41 Ind. App. 435 | Ind. Ct. App. | 1908
The appellee’s intestate was killed by being struck by appellant’s locomotive drawing a fast passenger-train over appellant’s road, the accident occurring on the night of July 23, 1900, at the crossing of appellant’s road and Wayne street, in the town of Waterloo. This action was brought to recover damages for the death of the intestate, which the appellee charges was caused by the negligence of the appellant. There was a jury trial, resulting in a general verdict in favor of appellee. With their general verdict the jury returned answers to interrogatories submitted to them by the court. The appellant unsuccessfully moved for judgment in its favor on answers to interrogatories, and judgment was rendered in favor of the appellee on the general verdict.
One of the errors assigned and urged here for a reversal is the overruling of appellant’s motion for judgment in its favor on the answers to interrogatories. It is insisted by appellant that the answers to the interrogatories show contributory negligence on the part of the deceased, and present the question of negligence as a question of law for the court. Appellee insists that the facts specially found are not sufficient to overcome the legal presumption, in favor of the deceased, that he used due care, and that, under the facts found, the question of contributory negligence was for the jnry.
Interrogatory fifty-five, and answer, are as follows: “As Emmett Brown approached the point on defendant’s track on Wayne street where he was struck and killed by a collision with the defendant’s train as alleged in the complaint, if he had diligently and carefully looked and listened for the approach of said train, could he have heard or seen such train in time to avoid the same before he went upon the track where he was struck? A. Yes.” There was no contradiction of these facts contained in the answers to the numerous interrogatories that were filed, and these undisputed facts leave no room for a difference of opinion among reasonable men as to the deceased’s negligence.

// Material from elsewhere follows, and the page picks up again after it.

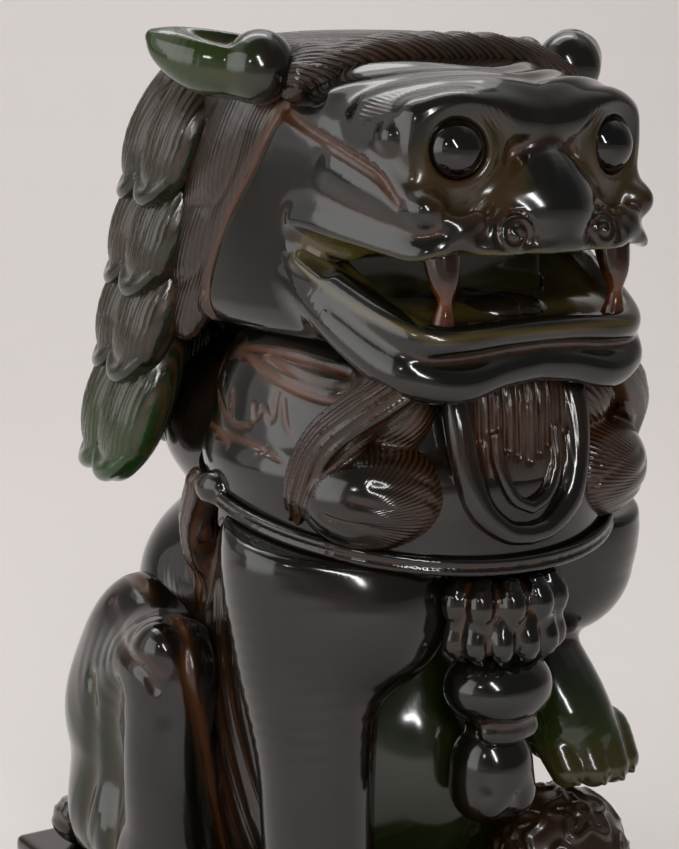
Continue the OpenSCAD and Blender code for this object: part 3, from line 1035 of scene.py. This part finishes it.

It is said by the Supreme Court of this State, in the case of Chicago, etc., R. Co. v. Hedges, supra: “Where a railroad crosses a public highway upon the same grade, the situation is itself a warning and an incentive to one about to cross to exercise vigilance, to the full extent of his opportunities, in the use of his senses of sight and hearing, in order to assure himself whether or not a train is approaching, so as to avoid collision; and where it appears that a collision might have been avoided by the use of readily-available precautions, there remains no ground for a recovery, unless an excuse be shown for such an extraordinary omission. ’ ’
The evidence in the case not only justified the answers given by the jury to the interrogatories propounded, but admitted of no other.
Judgment reversed, with instructions to the court below to sustain appellant’s motion for judgment in its favor on the answers to interrogatories.